Scripts, newspaper articles and research, CDs, DVDs, and ephemera pertaining to Glenda Dickerson's project for "Transforming thru Performing: re/placing Black womanly images." "…the original goal of The Project was to enter the Black woman's performing voice into the scholarly discourse surrounding gendered identity. Towards that end, we began a series of performance dialogues called "Kitchen Prayers". After 9/11, "Kitchen Prayers" revolved around stories which spoke to the impact of war and terror on women around the world…" (from the exhibit listing in Deep Blue)
Glenda Dickerson (February 9, 1945 – January 12, 2012) was an iconic director, folklorist, adaptor, writer, choreographer, actor, black theatre organizer, and educator; known throughout American theater as a promoter of a "womanist" direction in the theater, her work focused on folklore, myths, black legends, and classical works reinterpreted. At the University of Michigan Dickerson was Head of the African American Theater Minor and served as Director of the Center for World Performance Studies. -- (en.wikipedia.org, retrieved Sept. 12, 2019)
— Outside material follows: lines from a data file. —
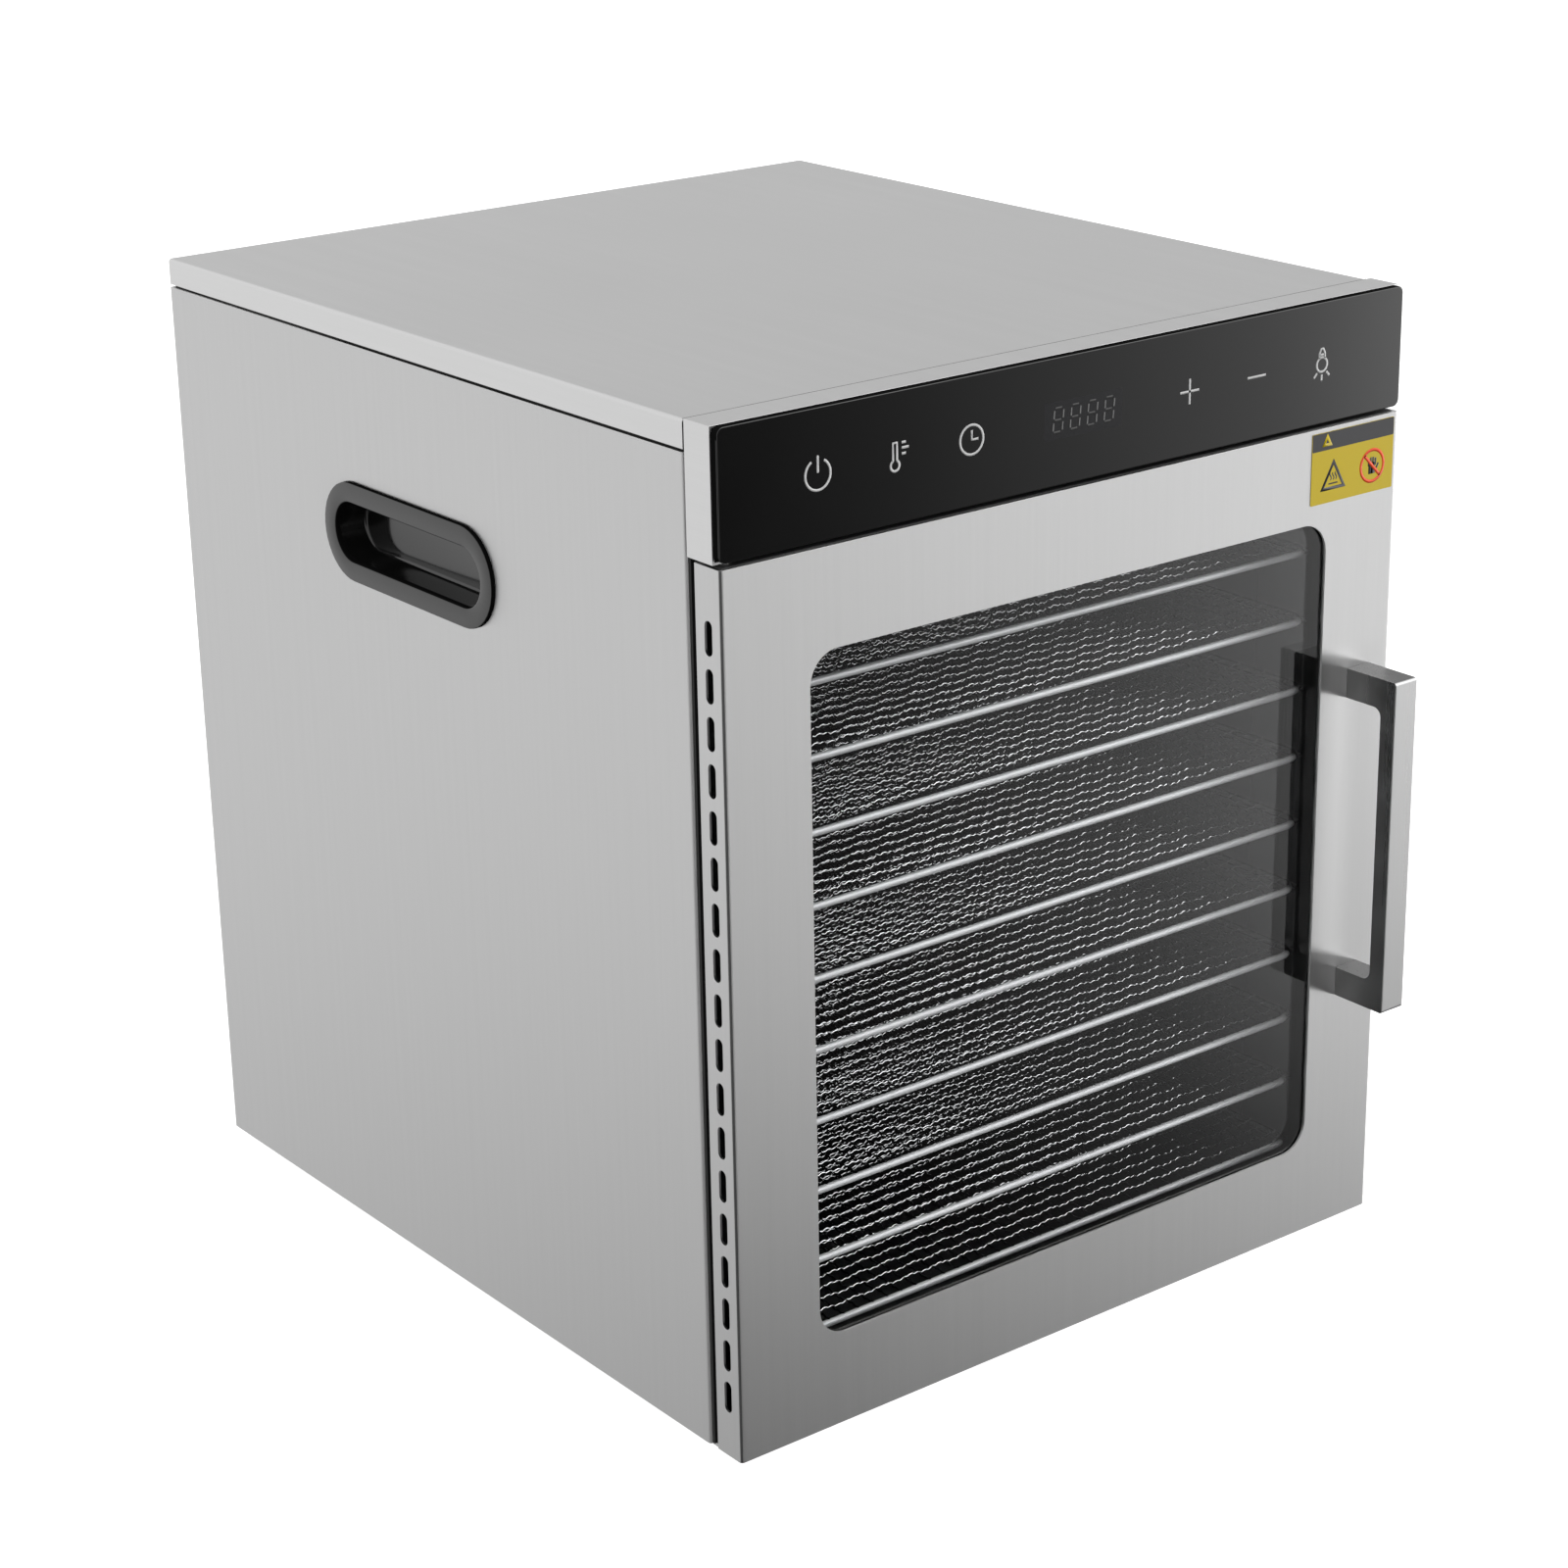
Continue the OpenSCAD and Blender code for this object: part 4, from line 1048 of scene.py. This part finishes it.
def screwRecipe():
    recipe = Recipe("crossHeadScrews", {
        "Head radius": 0.0035, "Head height": 0.002, "Shank radius": 0.0019, "Shank": 0.005,
        "Slot": 0.0009, "Recess": 0.0044, "Depth": 0.0012, "Material": None})
    g = recipe.given
    head = recipe.add("GeometryNodeMeshCone", None, {
        "Vertices": screw["sides"], "Radius Top": g("Head radius") * screw["taper"],
        "Radius Bottom": g("Head radius"), "Depth": g("Head height")})
    cross = recipe.join(*[recipe.add("GeometryNodeMeshCube", None, {"Size": size}) for size in (
        recipe.xyz(g("Slot"), g("Recess"), g("Depth") * 2.0),
        recipe.xyz(g("Recess"), g("Slot"), g("Depth") * 2.0))])
    cross = recipe.add("GeometryNodeTransform", None, {
        "Geometry": cross, "Translation": recipe.xyz(z=g("Head height"))})
    head = recipe.add("GeometryNodeMeshBoolean", {"operation": "DIFFERENCE", "solver": "EXACT"}, {
        0: head, 1: cross})
    shank = recipe.add("GeometryNodeMeshCylinder", None, {
        "Vertices": screw["sides"], "Radius": g("Shank radius"), "Depth": g("Shank")}, "Mesh")
    shank = recipe.add("GeometryNodeTransform", None, {
        "Geometry": shank, "Translation": recipe.xyz(z=g("Shank") * -0.5)})
    facing = recipe.add("GeometryNodeInputNamedAttribute", {"data_type": "FLOAT_VECTOR"}, {"Name": "facing"})
    turn = recipe.add("FunctionNodeAlignRotationToVector", {"axis": "Z"}, {"Vector": facing})
    recipe.close(recipe.add("GeometryNodeInstanceOnPoints", None, {
        "Points": g("Geometry"), "Instance": recipe.join(head, shank), "Rotation": turn}))
    return recipe


def headHeight(axis, radius, length):
    if axis == 2 and length < screw["short"]:
        return screw["shortHead"]
    return screw["bigHead"] if radius > screw["bigRadius"] else screw["smallHead"]


def makeScrews(name, nodeName, recipe):
    # groups the screws by direction and size, and puts a cross-head screw on each
    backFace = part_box("rear_panel")[1].y
    groups = {}
    for first, last in looseParts(nodeName):
        axis = 1 if last.y > backFace else 2  # screws in the back face rearwards, the others down
        size = last - first
        radius = (size.x if axis == 2 else size.z) / 2
        key = (axis, round(radius / mm, 1), round(size[axis] / mm, 1))
        groups.setdefault(key, []).append((first, last))
    for number, ((axis, radius, length), parts) in enumerate(sorted(groups.items()), 1):
        height = headHeight(axis, radius, length)
        points = []
        for first, last in parts:
            middle = (first + last) / 2
            middle[axis] = first[axis] + height * mm if axis == 2 else last[axis] - height * mm
            points.append(middle)
        facing = [0, 0, -1] if axis == 2 else [0, 1, 0]
        mesh = bpy.data.meshes.new(name)
        mesh.from_pydata(points, [], [])
        attribute = mesh.attributes.new("facing", "FLOAT_VECTOR", "POINT")
        attribute.data.foreach_set("vector", facing * len(points))
        shank = screw["bigShank"] if radius > screw["bigRadius"] else screw["smallShank"]
        piece = recipe.make(f"{name}_{number}", {
            "Head radius": radius * mm, "Head height": height * mm,
            "Shank radius": shank * mm, "Shank": (length - height) * mm,
            "Slot": radius * screw["slotWidth"] * mm, "Recess": radius * 2 * screw["recess"] * mm,
            "Depth": height * screw["slotDepth"] * mm, "Material": finish["fasteners"]}, mesh)
        smooth(piece.data, 30)
        attach(piece, bodyOf[nodeName], nodeName)


makeScrews("cabinet_screws", "case_screws", screwRecipe())
print("screws made")


# floor, backdrop and light
studio = {
    "floorSize": 14.0,     # metres
    "floorDrop": 0.2,      # mm below the feet
    "floorGlow": 1.0, "floorTone": 0.34, "backdropGlow": 1.1,
    "sky": 1.28,           # radiance all round
    "low": 0.36,           # share left far below the horizon
    "lowFrom": -0.31, "lowTo": -0.66,
    "dark": [              # azimuth, elevation, inner and outer angle in degrees, share taken away
        (20.0, -18.0, 14.0, 29.0, 1.0),
        (25.0, -50.0, 24.0, 34.0, 1.0),
        (-50.0, -18.0, 12.0, 29.0, 0.97),
        (125.0, 12.0, 15.0, 60.0, 0.42),
    ],
    "bright": [            # the same, radiance added
        (45.0, 40.0, 14.0, 38.0, 2.5),
        (70.0, -10.0, 12.0, 25.0, 3.4),
        (42.0, 5.0, 5.0, 15.0, 0.8),
    ],
}


def makeSky():
    world = bpy.data.worlds.new("studio")
    bpy.context.scene.world = world
    look = Look(world)
    way = look.add("ShaderNodeTexCoord", out="Generated")
    up = look.axes(way)[2]

    def patch(azimuth, elevation, inner, outer):
        aim = towards(azimuth, elevation)
        near = look.add("ShaderNodeVectorMath", {"operation": "DOT_PRODUCT"}, {0: way, 1: aim}, "Value")
        return look.range(near, math.cos(math.radians(outer)), math.cos(math.radians(inner)))

    level = look.range(up, studio["lowTo"], studio["lowFrom"], studio["low"], 1.0) * studio["sky"]
    for azimuth, elevation, inner, outer, depth in studio["bright"]:
        level = level + patch(azimuth, elevation, inner, outer) * depth
    for azimuth, elevation, inner, outer, depth in studio["dark"]:
        level = level * (1 - patch(azimuth, elevation, inner, outer) * depth)
    glow = look.add("ShaderNodeBackground", None, {"Color": grey(1), "Strength": level})
    look.add("ShaderNodeOutputWorld", None, {"Surface": glow})


def makeFloor():
    cage = bmesh.new()
    bmesh.ops.create_grid(cage, x_segments=1, y_segments=1, size=studio["floorSize"])
    bmesh.ops.translate(cage, verts=cage.verts, vec=(0, 0, -studio["floorDrop"] * mm))
    look = newLook("paleFloor")
    grain = look.noise(look.place(), 3, 2)
    glow = look.add("ShaderNodeEmission", None, {"Color": grey(1), "Strength": studio["floorGlow"]})
    paper = look.add("ShaderNodeBsdfDiffuse", None, {
        "Color": look.blend(grain, grey(studio["floorTone"]), grey(studio["floorTone"] * 1.02))})
    look.surface(look.add("ShaderNodeAddShader", None, {0: glow, 1: paper}))
    floor = newPiece("floor", meshFrom(cage, "floor"), look.owner)
    shell = bmesh.new()
    bmesh.ops.create_uvsphere(shell, u_segments=48, v_segments=24, radius=studio["floorSize"])
    white = newLook("paleBackdrop")
    white.surface(white.add("ShaderNodeEmission", None, {
        "Color": grey(1), "Strength": studio["backdropGlow"]}))
    backdrop = newPiece("backdrop", meshFrom(shell, "backdrop"), white.owner)
    for thing in (floor, backdrop):           # seen by the camera alone, so that the sky does the lighting
        for ray in ("glossy", "diffuse", "transmission", "shadow"):
            setattr(thing, "visible_" + ray, False)


makeSky()
makeFloor()
view = bpy.context.scene.view_settings
view.view_transform = "Standard"
view.look = "None"
print("studio ready")
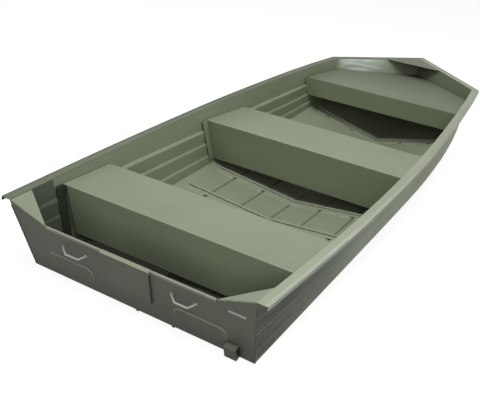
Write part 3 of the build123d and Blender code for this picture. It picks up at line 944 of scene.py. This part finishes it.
def smooth_rows(stops: Sequence[float], rows: Sequence[Row], steps: int) -> list[Row]:
    """Fills in rows between the given ones, on smooth curves through them.

    Args:
        stops: Place of each row along the hull.
        rows: Rows of matching points.
        steps: Number of rows for each interval.

    Returns:
        The given rows and those between them.
    """
    last = len(rows) - 1
    slopes = []
    for i in range(len(rows)):
        before, after = max(i - 1, 0), min(i + 1, last)
        span = stops[after] - stops[before]
        slopes.append([(b - a) / span for a, b in zip(rows[before], rows[after])])
    filled = []
    for i in range(last):
        span = stops[i + 1] - stops[i]
        for step in range(steps):
            t = step / steps
            p0, p1 = 2 * t**3 - 3 * t**2 + 1, 3 * t**2 - 2 * t**3
            m0, m1 = (t**3 - 2 * t**2 + t) * span, (t**3 - t**2) * span
            filled.append([a * p0 + b * p1 + u * m0 + v * m1
                           for a, b, u, v in zip(rows[i], rows[i + 1], slopes[i], slopes[i + 1])])
    return filled + [list(rows[last])]


def on_side(rows: Sequence[Row], sign: float) -> list[Row]:
    """Rows of the port side, laid on one side of the keel."""
    return [[Vector((p.x, p.y * sign, p.z)) for p in row] for row in rows]


def edge_key(first: Vector, last: Vector) -> frozenset[tuple[float, ...]]:
    """Rounded ends of an edge, alike from either end."""
    return frozenset(tuple(round(number, 5) for number in end) for end in (first, last))


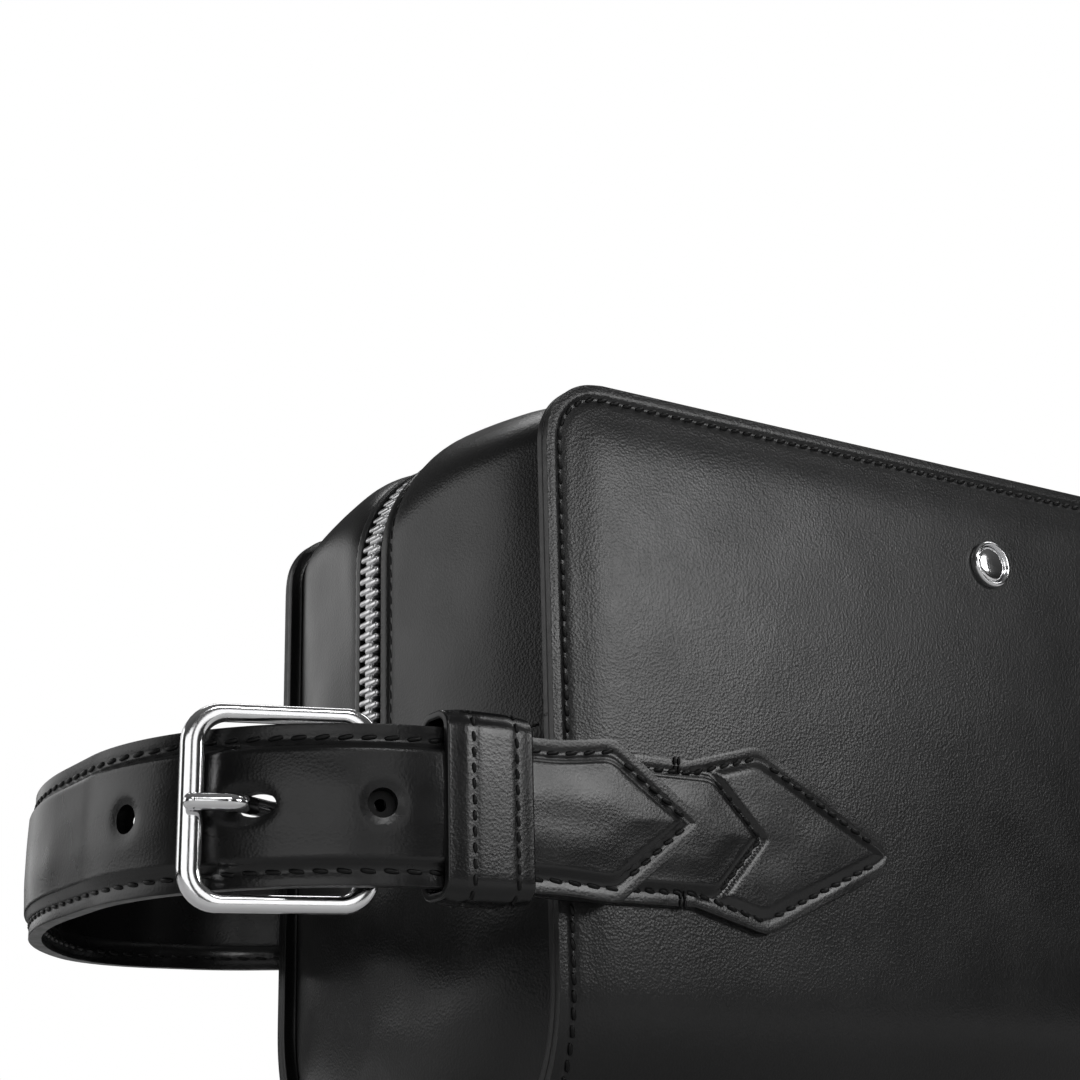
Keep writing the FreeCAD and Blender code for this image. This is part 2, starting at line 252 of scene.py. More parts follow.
def makeCalf(name, roughLow, roughHigh, bump):
    # smooth box calf: fine pores over faint creases, with cloudy sheen
    material, tree, shader = newMaterial(name, calf["dark"], roughLow)
    point = objectPoint(tree)
    clouds = noiseNode(tree, point, 34.0)
    colorMix(tree, shader, spread(tree, clouds, 0.0, 1.0), calf["dark"], calf["light"])
    cloudySheen(tree, shader, point, 75.0, roughLow, roughHigh)
    addBump(tree, shader, noiseNode(tree, point, calf["creaseScale"], 5.0, 0.65), 0.035 * bump, 0.0004)
    addBump(tree, shader, voronoiNode(tree, point, calf["poreScale"]), 0.11 * bump, 0.0002)
    return material


def makePlain(name, color, rough, metallic, sheen, grain):
    # sheen: scale and range of the cloudy roughness; grain: scale, strength and depth of the bump
    material, tree, shader = newMaterial(name, color, rough, metallic)
    point = objectPoint(tree)
    cloudySheen(tree, shader, point, *sheen)
    addBump(tree, shader, noiseNode(tree, point, grain[0]), *grain[1:])
    return material


def weaveHeight(tree, point, scale):
    heights = []
    for direction in ("X", "Z"):
        threads = addNode(tree, "TexWave", {"Scale": scale, "Distortion": 0.6})
        threads.wave_type = "BANDS"
        threads.bands_direction = direction
        tree.links.new(point, threads.inputs["Vector"])
        heights.append(threads.outputs["Fac"])
    both = tree.nodes.new("ShaderNodeMath")
    both.operation = "MULTIPLY"
    tree.links.new(heights[0], both.inputs[0])
    tree.links.new(heights[1], both.inputs[1])
    return both.outputs["Value"]


def makeCloth(name, color, scale, rough):
    material, tree, shader = newMaterial(name, color, rough)
    point = objectPoint(tree)
    height = weaveHeight(tree, point, scale)
    lighter = tuple(c * 1.7 for c in color)
    colorMix(tree, shader, height, color, lighter)
    addBump(tree, shader, height, 0.5, 0.0002)
    return material


def makeMetal(name, color, roughLow, roughHigh, bump):
    return makePlain(name, color, roughLow, 1.0, (260.0, roughLow, roughHigh), (700.0, bump, 0.00006))


def makeBoard():
    material, tree, shader = newMaterial("fibreBoard", (0.32, 0.27, 0.21), 0.85)
    point = objectPoint(tree, (1, 3, 3))
    flecks = noiseNode(tree, point, 500.0, 6.0, 0.7)
    colorMix(tree, shader, spread(tree, flecks, 0, 1), (0.24, 0.20, 0.15), (0.38, 0.33, 0.26))
    addBump(tree, shader, flecks, 0.3, 0.0002)
    return material


def makeFloorPaint():
    return newMaterial("paleFloor", (0.82, 0.82, 0.82), 0.6)[0]


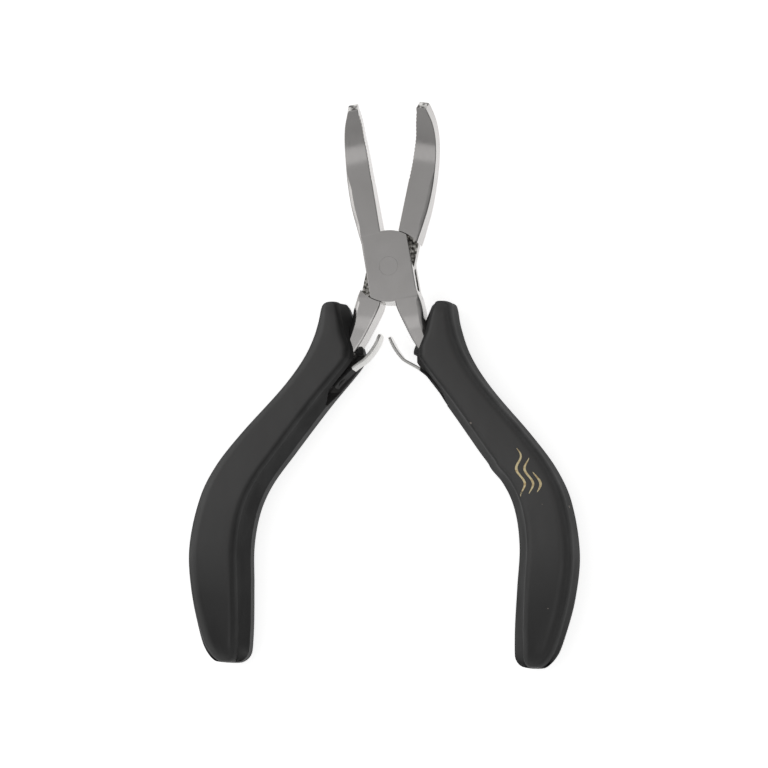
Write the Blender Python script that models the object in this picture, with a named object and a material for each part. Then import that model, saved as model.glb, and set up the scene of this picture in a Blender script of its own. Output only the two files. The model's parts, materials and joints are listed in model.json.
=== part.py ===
"""Small bent-nose fishing pliers with a box joint, double leaf springs and moulded grips.

Two steel halves turn on one flush rivet. The thin waist of the passing half runs through a
slot in the slotted half. Each half carries a moulded grip on its tang, and a leaf spring that
is riveted to the tang and comes out of a channel in the grip's inner side.

Metres, +Z up. The pliers lie on the flat backs of the grips (z = 0) with the jaw tips
towards +Y, and stand open as far as the springs hold them. The origin is below the middle
of the whole object. Shapes are drawn in millimetres from the pivot and scaled by MM.
"""

import math

import bmesh
import bpy
from mathutils import Matrix

MM = 0.001

# Layout
HALF_OPENING = math.radians(10.7)  # how far each half stands from its closed place
PIVOT_Y = 27.06
MID_Z = 6.5  # the middle plane of steel and grips, above the rest surface
GAP = 0.3  # between pieces that touch on the real object

# Joint
STEEL_HALF = 3.0  # half the thickness of the joint
JOINT_HALF_WIDTH = 5.25
CHEEK_RADIUS = 8.3  # the round ends of the cheeks
SHOULDER_RADIUS = 8.42  # the shoulders of the passing half that they turn against
SLOT_RADIUS = 8.6
SLOT_HALF = 1.12
WAIST_HALF = 0.95
RIVET_RADIUS = 2.2
RIVET_HOLE_RADIUS = 2.26

# Jaws: knots of (distance from the pivot, half-width of the jaw on one side of the middle)
JAW_END = 38.3
JAW_BEND_START = 24.2
JAW_BEND_RADIUS = 18.2  # of the front face
JAW_OUTER = [(6.4, 5.25), (10.0, 5.8), (16.0, 6.45), (23.0, 6.25), (30.0, 5.35), (JAW_END, 2.9)]
JAW_INNER = [(CHEEK_RADIUS, 0.6), (24.0, 0.55), (31.0, 0.42), (34.2, 0.06), (JAW_END, 0.06)]
JAW_TIP_THICKNESS = 3.0

# Tangs: knots of (distance from the pivot, place of the edge), in the closed frame
TANG_END = 42.2
TANG_INNER = [(CHEEK_RADIUS, 0.15), (10.1, 0.25), (14.5, 1.45), (19.1, 2.85), (26.2, 6.0),
              (34.2, 10.5), (TANG_END, 15.1)]
TANG_OUTER = [(6.5, 5.25), (11.2, 5.4), (14.9, 5.4), (20.0, 6.75), (27.0, 10.3),
              (35.0, 15.0), (TANG_END, 19.1)]
TANG_THIN_START = 11.0
TANG_THIN_END = 19.0
TANG_HALF = 2.0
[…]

Glenda Dickerson's career spanned a little over forty years. She held roles within the field of American/Black/Feminist theatre. Dickerson was the second African American woman to direct on Broadway with the 1980 production, Reggae, a Musical Revelation. After a successful run in commercial theatre. She chose to place her efforts in developing works more intended for academic and community-oriented theatre. Dickerson's career in theatre was quite distinctive. She challenged racial and gendered boundaries within both professional and academic theatre, and with her pioneering of contemporary Black theatre as well as a Black feminist theatre. Before her untimely death, Dickerson initiated The Project forTransforming thru Performance: Re/placing Black Womanly Images at the University of Michigan, Ann Arbor. The Project, subsequently subtitled Kitchen Prayer Series, was a symposium centered on a trilogy of performances responding to the tragic events of September 11, 2001. Created as a "dramatized presentation of actual words of women, accumulated from contemporaneous sources such as newspapers, magazines, broadcast media and other sources from across the world," these performances presented a diverse array of women's "memories, feelings and views" on the turbulent nature of violence and war. The three performance pieces include: Performance Dialog on 9/11 and Global Loss (2002), Identities on Trial: A Kitchen Protest Prayer (2003), and Sapphire's New Shoe: The Kitchen Table Summit (2004). By highlighting major themes found within these works and providing both a historical and theoretical study of her writing, devising, and staged performances, this project aims to situate Dickerson as a forerunner of contemporary Black theatre as well as contemporary Black feminist theatre through a critical examination of the Kitchen Prayers Series.